Potter was carrying a 9 mm Glock pistol that day, holstered on her right hip. Her Taser, a Taser 7 model, was holstered on her left side with its grip pointing backward, meant to be drawn with her nondominant left hand.
Eldridge ticked through the differences between the Taser and the handgun: The Taser was made of bright yellow plastic and weighed less than half of the fully loaded Glock.
When the Taser’s safety is turned off, she said, a pair of lasers switch on to show where the weapon is pointed, and a small display facing the holder lights up.
But none of those things happened because Potter had drawn her handgun, Eldridge said.

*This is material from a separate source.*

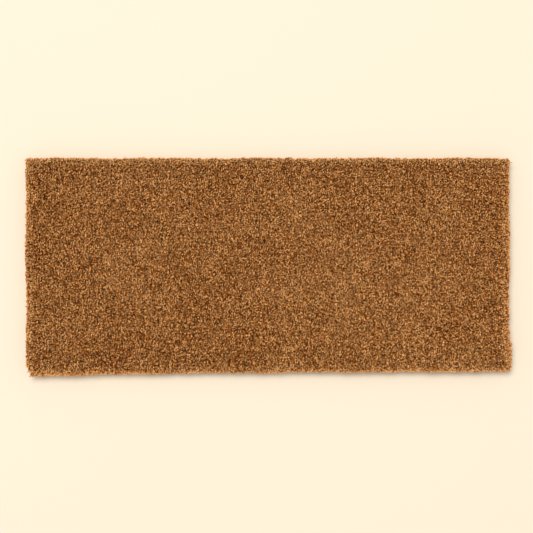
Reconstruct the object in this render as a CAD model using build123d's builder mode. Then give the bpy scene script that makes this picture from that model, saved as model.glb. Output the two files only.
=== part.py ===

“She had been trained year after year after year to prevent this kind of thing from happening, but she did it anyway,” she said.
What else to know about the trial
Testimony in the trial began Wednesday and is expected to last into next week. During jury selection, jurors were told that the trial was likely to be done by Christmas Eve.
The case against Potter is being handled by the Minnesota attorney general’s office. Eldridge, the prosecutor who gave Wednesday’s opening statement, is a former federal prosecutor who also took part in the state’s case against Derek Chauvin, the former Minneapolis police officer who was convicted of murder this year.
Potter’s legal team is led by Earl Gray, a prominent Minneapolis defense attorney who often represents police officers.
Judge Regina Chu was first appointed to the bench in 2002. Since then, she has been reelected three times, most recently in 2016.
Nine of the 12 jurors are white, a proportion roughly in line with the population of Hennepin County. But the jury is notably less diverse than the population of Brooklyn Center, the state’s most diverse city, where only 38% of residents identify as non-Hispanic white.